How To Cook Brisket On A BBQ

Brisket is not fast food. It is a slow, smoky exercise in delayed gratification, which is exactly why it can be magnificent.

Edenmoor’s guidance is that brisket responds best to long, slow cooking. The open grain of the meat needs time to relax and become tender, while the seam of fat should be allowed to melt away properly.

On the BBQ, that means steady indirect heat over several hours. Rush it and you will know. Take your time and brisket becomes the sort of thing people mention again weeks later, usually with the misty-eyed look of someone remembering a holiday romance.

How To Cook Steak On The BBQ

Steak is simpler, but less forgiving. Edenmoor recommends starting with good-quality meat with natural marbling, because that fat helps keep it juicy.

Before cooking, remove the packaging and allow the meat to dry out and reach room temperature. Then sear the steak and allow the fat to render until crisp. If using a meat thermometer, Edenmoor’s guidance is to cook until the thickest part reaches 45°C, then leave it to rest uncovered for at least 15 minutes before serving.

That resting period is not optional theatre. It is where the steak calms down, the juices settle, and the cook gets to stand nearby looking as though this was the plan all along.

The Best Cuts Of Meat For A BBQ

The best BBQ cuts depend on the type of cooking you want to do.

For feeding a crowd, classics such as burgers, sausages and chicken wings remain hard to beat. They are familiar, quick and generally welcomed by anyone standing near a paper plate.
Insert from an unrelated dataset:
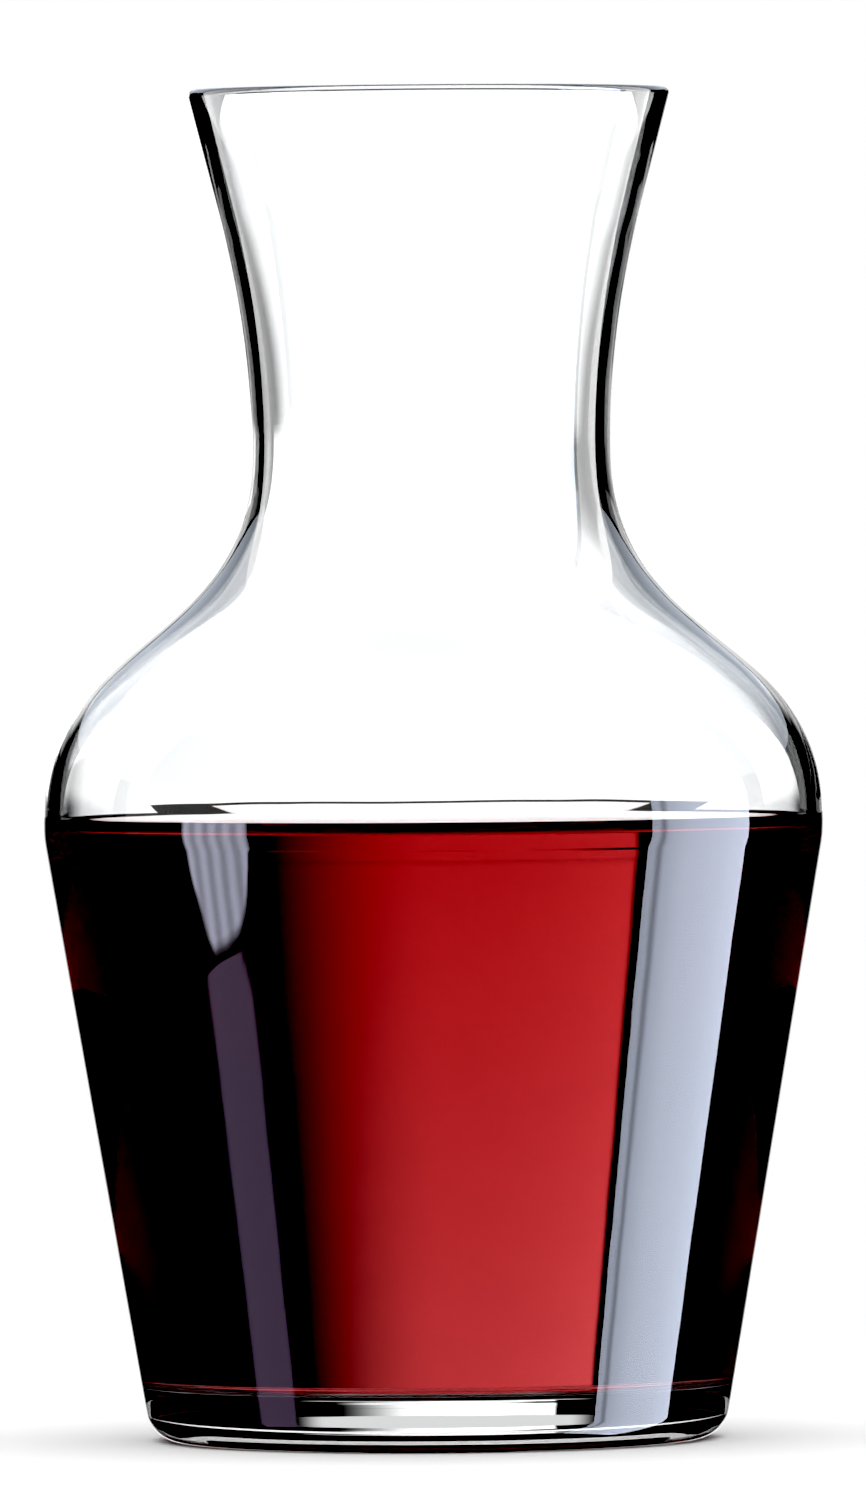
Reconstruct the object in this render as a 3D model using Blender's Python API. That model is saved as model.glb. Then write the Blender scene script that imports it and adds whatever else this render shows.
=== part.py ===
"""A one-litre bistro wine decanter: a heavy-based glass carafe and the red wine standing in it.

Run it with: blender --background --python part.py
Metres, +Z up. The origin is the centre of the base, on the table top.
"""

import math

import bmesh
import bpy
from mathutils import Matrix, Vector

# The outside of the glass: straight runs that meet at corners, and the radius that rounds each corner
HEIGHT = 0.215
HEEL_RADIUS = 0.0457
BELLY_CORNER_RADIUS = 0.0648
BELLY_CORNER_HEIGHT = 0.1118
THROAT_RADIUS = 0.02845
THROAT_FOOT_HEIGHT = 0.1411
THROAT_TOP_HEIGHT = 0.1758
LIP_RADIUS = 0.0386
HEEL_ROUND = 0.0055
BELLY_ROUND = 0.0290
THROAT_FOOT_ROUND = 0.0305
THROAT_TOP_ROUND = 0.1500

# How thick the glass is along each run
BASE_THICKNESS = 0.0092
BODY_WALL = 0.0023
SHOULDER_WALL = 0.0017
THROAT_WALL = 0.0025
FLARE_WALL = 0.0020
INNER_HEEL_ROUND = 0.0018
INNER_THROAT_ROUND = 0.0315
INNER_FLARE_ROUND = 0.1400
LIP_FILL = 0.46  # each edge of the lip is rounded by this share of the flare's wall

# Underneath: a flat ring that the decanter stands on, round a shallow push-up
STANDING_RING_RADIUS = 0.0315
STANDING_RING_ROUND = 0.0030
PUSH_UP_RADIUS = 0.0275
PUSH_UP_HEIGHT = 0.0016
PUSH_UP_ROUND = 0.0080
PUSH_UP_CROWN = 0.0024

# The wine
FILL_HEIGHT = 0.0974
WINE_GAP = 0.0003  # between the wine and the glass that holds it

# Clear soda-lime glass with the faintest blue in it, and deep red wine
GLASS_COLOUR = (0.95, 0.98, 0.985)
GLASS_ROUGHNESS = 0.02
GLASS_INDEX = 1.52
WINE_COLOUR = (0.30, 0.012, 0.016)
WINE_ROUGHNESS = 0
WINE_INDEX = 1.345

# How finely round shapes are cut
SEGMENTS = 60
ARC_ERROR = 0.00008  # the most that a chord may cut inside its arc
WELD_DISTANCE = 0.000001
SHARP_ANGLE = math.radians(40)

OUTER_CORNERS = [
    Vector((0, 0)),
    Vector((HEEL_RADIUS, 0)),
    Vector((BELLY_CORNER_RADIUS, BELLY_CORNER_HEIGHT)),
    Vector((THROAT_RADIUS, THROAT_FOOT_HEIGHT)),
    Vector((THROAT_RADIUS, THROAT_TOP_HEIGHT)),
    Vector((LIP_RADIUS, HEIGHT)),
]
WALLS = [BASE_THICKNESS, BODY_WALL, SHOULDER_WALL, THROAT_WALL, FLARE_WALL]


def crossing(point_a, along_a, point_b, along_b):
    """Where two lines of the outline's plane meet, each given by a point on it and its direction."""
    reach = (point_b - point_a).cross(along_b) / along_a.cross(along_b)
    return point_a + reach * along_a


def moved_in(corners, depths):
    """The corners of the same outline with each run between them moved in by its own depth."""
    runs = []
    for start, end, depth in zip(corners, corners[1:], depths):
        along = (end - start).normalized()
        inward = Vector((-along.y, along.x))
        runs.append((start + depth * inward, along))
    first, last = runs[0], runs[-1]
    axis_end = crossing(*first, corners[0], Vector((0, 1)))
    top_end = crossing(*last, corners[-1], Vector((1, 0)))
    joints = [crossing(*run, *following) for run, following in zip(runs, runs[1:])]
    return [axis_end, *joints, top_end]


def arc_at(before, corner, after, radius):
    """The points of the arc that rounds a corner, tangent to the runs on both sides of it."""
    arriving = (corner - before).normalized()
    leaving = (after - corner).normalized()
    turn = math.atan2(arriving.cross(leaving), arriving.dot(leaving))
    side = math.copysign(1, turn)
    start = corner - arriving * radius * math.tan(abs(turn) / 2)
    centre = start + radius * side * Vector((-arriving.y, arriving.x))
    steps = math.ceil(abs(turn) / (2 * math.acos(1 - min(ARC_ERROR / radius, 1))))
    return [
        centre + Matrix.Rotation(turn * step / steps, 2) @ (start - centre) for step in range(steps + 1)
    ]


def rounded(corners, radii):
    """The outline through the corners, with each one between the two ends turned into an arc."""
    outline = [corners[0]]
    for before, corner, after, radius in zip(corners, corners[1:], corners[2:], radii):
        outline += arc_at(before, corner, after, radius)
    return [*outline, corners[-1]]


def cut_level(outline, height):
    """The part of a rising outline below a height, closed by a level line to the axis."""
    kept = [point for point in outline if point.y < height]
    below, above = kept[-1], outline[len(kept)]
    edge = below.lerp(above, (height - below.y) / (above.y - below.y))
    return [*kept, edge, Vector((0, height))]


def underside():
    """The corners of the standing ring's inner edge and the push-up, from the ring to the axis."""
    return [
        Vector((STANDING_RING_RADIUS, 0)),
        Vector((PUSH_UP_RADIUS, PUSH_UP_HEIGHT)),
        Vector((0, PUSH_UP_CROWN)),
    ]


def glass_outline():
    """The whole section of the glass: up the inside, over the lip, down the outside and under the base."""
    inside = moved_in(OUTER_CORNERS, WALLS)
    outside = OUTER_CORNERS[:0:-1]
    inner_rounds = [
        INNER_HEEL_ROUND,
        BELLY_ROUND - BODY_WALL,
        INNER_THROAT_ROUND,
        INNER_FLARE_ROUND,
    ]
    lip_rounds = [LIP_FILL * FLARE_WALL] * 2
    outer_rounds = [THROAT_TOP_ROUND, THROAT_FOOT_ROUND, BELLY_ROUND, HEEL_ROUND]
    under_rounds = [STANDING_RING_ROUND, PUSH_UP_ROUND]
    return rounded(
        [*inside, *outside, *underside()], inner_rounds + lip_rounds + outer_rounds + under_rounds
    )


def wine_outline():
    """The section of the wine: the inside of the glass less a hair's gap, filled to a level surface."""
    corners = moved_in(OUTER_CORNERS, [wall + WINE_GAP for wall in WALLS])
    sides = rounded(corners[:4], [INNER_HEEL_ROUND - WINE_GAP, BELLY_ROUND - BODY_WALL - WINE_GAP])
    return cut_level(sides, FILL_HEIGHT)


def turned(name, outline, foot, material):
    """A solid of revolution about Z whose own origin is at the height of its foot."""
    form = bmesh.new()
    points = [form.verts.new((point.x, 0, point.y - foot)) for point in outline]
    edges = [form.edges.new(pair) for pair in zip(points, points[1:])]
    bmesh.ops.spin(
        form,
        geom=points + edges,
        cent=(0, 0, 0),
        axis=(0, 0, 1),
        angle=math.tau,
        steps=SEGMENTS,
        use_merge=True,
    )
    bmesh.ops.remove_doubles(form, verts=form.verts, dist=WELD_DISTANCE)
    bmesh.ops.recalc_face_normals(form, faces=form.faces)
    mesh = bpy.data.meshes.new(name)
    form.to_mesh(mesh)
    form.free()
    mesh.shade_smooth()
    mesh.set_sharp_from_angle(angle=SHARP_ANGLE)
    mesh.materials.append(material)
    solid = bpy.data.objects.new(name, mesh)
    solid.location.z = foot
    bpy.context.scene.collection.objects.link(solid)
    return solid


def clear_material(name, colour, roughness, index):
    """A see-through Principled material."""
    material = bpy.data.materials.new(name)
    material.use_nodes = True
    shader = material.node_tree.nodes["Principled BSDF"]
    shader.inputs["Base Color"].default_value = (*colour, 1)
    shader.inputs["Roughness"].default_value = roughness
    shader.inputs["Metallic"].default_value = 0
    shader.inputs["Transmission Weight"].default_value = 1
    shader.inputs["IOR"].default_value = index
    return material


def glass_material():
    """The polished glass of the body."""
    return clear_material("clear_glass", GLASS_COLOUR, GLASS_ROUGHNESS, GLASS_INDEX)


def wine_material():
    """The red wine."""
    return clear_material("red_wine", WINE_COLOUR, WINE_ROUGHNESS, WINE_INDEX)


def clear_scene():
    """Removes whatever the opened scene holds."""
    for existing in list(bpy.data.objects):
        bpy.data.objects.remove(existing, do_unlink=True)


def build():
    """The decanter, with the wine held by the glass."""
    clear_scene()
    body = turned("glass_body", glass_outline(), 0, glass_material())
    wine = turned("wine", wine_outline(), BASE_THICKNESS + WINE_GAP, wine_material())
    wine.parent = body


build()
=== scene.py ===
"""The looks of the wine decanter: smooth clear glass, red wine with its meniscus, and the studio round it.

Metres, +Z up. The camera stands on the -Y side, and angles round the decanter are counted from it.
"""

import math

import bmesh
import bpy
from mathutils import Matrix, Quaternion, Vector, noise

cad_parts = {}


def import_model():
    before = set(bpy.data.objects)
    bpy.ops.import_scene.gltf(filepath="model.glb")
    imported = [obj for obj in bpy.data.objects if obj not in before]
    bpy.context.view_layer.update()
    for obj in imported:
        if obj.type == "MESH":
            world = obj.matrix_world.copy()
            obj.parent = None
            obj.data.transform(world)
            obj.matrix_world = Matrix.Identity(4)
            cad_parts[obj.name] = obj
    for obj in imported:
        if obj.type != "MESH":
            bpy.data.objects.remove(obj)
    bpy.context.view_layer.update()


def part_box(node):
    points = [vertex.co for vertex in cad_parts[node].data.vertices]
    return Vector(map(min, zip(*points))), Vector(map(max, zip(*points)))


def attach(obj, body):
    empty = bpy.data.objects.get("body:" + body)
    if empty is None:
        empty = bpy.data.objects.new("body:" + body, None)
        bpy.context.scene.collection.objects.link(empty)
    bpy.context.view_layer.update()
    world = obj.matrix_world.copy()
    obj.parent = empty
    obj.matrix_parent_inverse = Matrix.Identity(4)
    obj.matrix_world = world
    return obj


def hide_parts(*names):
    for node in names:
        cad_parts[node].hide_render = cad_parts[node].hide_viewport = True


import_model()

# The outside of the glass: straight runs that meet at corners, and the radius that rounds each corner.
# The height is the frame's own.
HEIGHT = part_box("glass_body")[1][2]
HEEL_RADIUS = 0.0457
BELLY_CORNER_RADIUS = 0.0648
BELLY_CORNER_HEIGHT = 0.1118
THROAT_RADIUS = 0.02845
THROAT_FOOT_HEIGHT = 0.1411
THROAT_TOP_HEIGHT = 0.1758
LIP_RADIUS = 0.0386
HEEL_ROUND = 0.0055
BELLY_ROUND = 0.0290
THROAT_FOOT_ROUND = 0.0305
THROAT_TOP_ROUND = 0.1500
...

For something more special, ribeye and sirloin work well over high heat, especially when the aim is colour, crust and speed.

If time is on your side, brisket, short ribs and pork belly are where the BBQ starts behaving like a proper outdoor kitchen. These cuts need a slower approach but reward it with deeper flavour and richer texture.

Then there are the less obvious options. Picanha and flat iron steaks both offer excellent flavour and suit cooking over fire. They are the sort of cuts that make guests ask questions, which is dangerous, because the cook may then start using phrases like “fat cap” and “grain direction” before anyone has had a drink.

Edenmoor’s BBQ Boxes Make Hosting Easier

For those who prefer not to build a BBQ menu from scratch, Edenmoor’s curated BBQ boxes are designed to remove some of the planning strain.

The boxes bring together different cuts for different cooking styles and group sizes, making them useful for hosts who want a proper spread without standing in front of a butcher’s counter trying to remember whether short ribs are quick or a weekend project.

The wider BBQ range also includes more distinctive cuts for cooks who want to move beyond the expected. These options suit fire-led cooking, slower techniques, careful seasoning and a more considered approach to the grill.

In other words, less frantic flipping, more actual cooking.

From Pipers Farm To Edenmoor

Edenmoor now continues the work previously associated with Pipers Farm, delivering sustainable food across the UK with an emphasis on trusted sourcing and properly raised produce.

Its network of British farms rears 100% free-range, grass-fed beef, native-breed pork, slow-reared poultry and lamb using pasture-led systems that support soil health and biodiversity.

The operation also includes in-house butchery designed to use the whole animal and bring out the best flavour from each cut. Seafood is sustainably sourced and overseen by the experts at Rockfish in Brixham Harbour, while Edenmoor’s wider range of dairy, bakery and pantry staples follows the same focus on smaller, ethical producers.

All products are available from Edenmoor following the move from pipersfarm.com earlier this year.

The Final Word On Better BBQ Cooking

The best BBQs are not built on bravado. They are built on good ingredients, sensible heat, a bit of patience and the humility to use a temperature probe when chicken is involved.

Edenmoor’s new BBQ range gives home cooks the raw material, but the real difference comes from knowing how to handle it: burgers away from direct flame, wings turned regularly, brisket cooked low and slow, steak rested properly, and no heroic pressing, prodding or incinerating.

Because the finest summer cooking is not about smoke getting in your eyes. It is about serving food that tastes as if someone knew exactly what they were doing.